Her testimonial activities have continued since 2015, when she was approached about chairing the local A-bomb survivors’ group. Meanwhile, she has been running a children’s cafeteria once a month in Hirakata since 2018 after learning about children’s poverty in the news. “I couldn’t believe it was something that’s happening in Japan today, that there are children who are too poor to eat,” she recalled.


The cafeteria has welcomed not only children but also elderly locals living alone. “Come back here again,” Mori calls out to children while wearing an apron and a triangular headscarf. Her memory of the rice water she had after the bombing and the people who supported her when she was struggling with hunger crosses her mind. “I’m where I am because I received their support. Even if I cannot return the favor directly to those who helped me, I wish I could repay them in some way,” she said.


(Japanese original by Kana Nemoto, Osaka City News Department)
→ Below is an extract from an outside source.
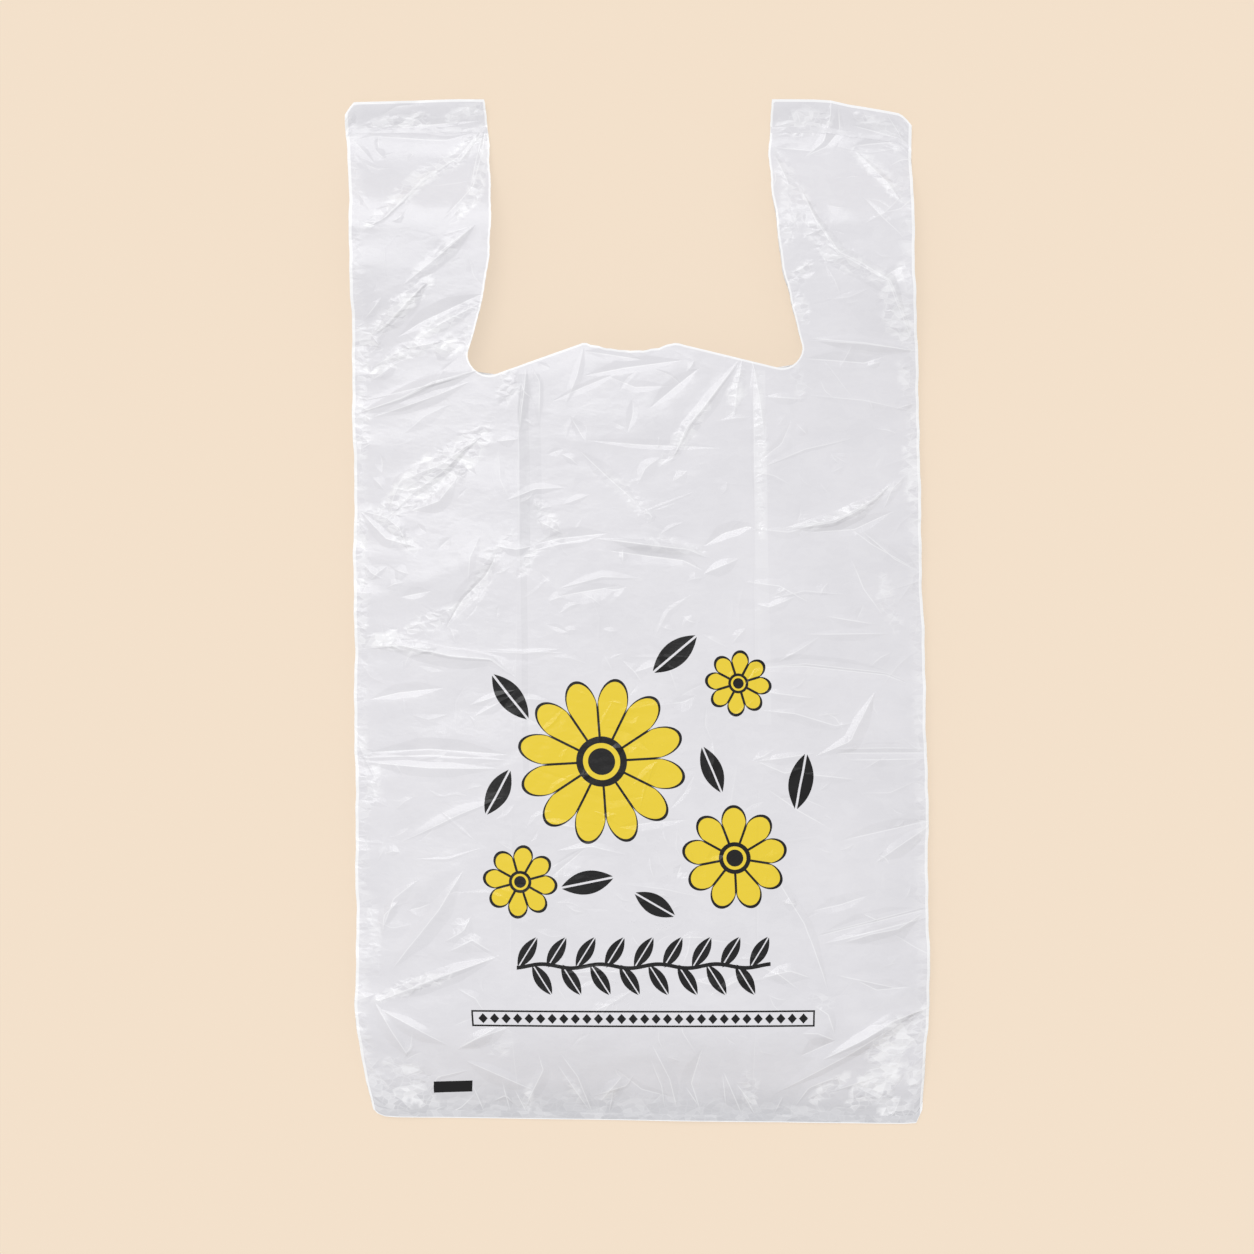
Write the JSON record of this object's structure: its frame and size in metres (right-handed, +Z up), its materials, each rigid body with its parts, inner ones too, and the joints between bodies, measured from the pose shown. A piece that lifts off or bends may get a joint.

99,130 holders of A-bomb survivor’s certificates


As of the end of March 2025, the number of holders of atomic bomb survivor’s certificates totaled 99,130, falling below 100,000 for the first time since the issuance system began. This is just over a quarter of the peak number of 372,264 recorded in fiscal 1980. The average age of certificate holders stood at 86.13 years. By prefecture, Hiroshima had the highest number at 48,310, followed by Nagasaki at 23,543, Fukuoka at 3,957, Tokyo at 3,307 and Osaka at 3,186. Yamagata Prefecture had the fewest, with six holders. There were also 2,178 “overseas hibakusha” — A-bomb survivors who returned to their home countries or emigrated abroad after the war.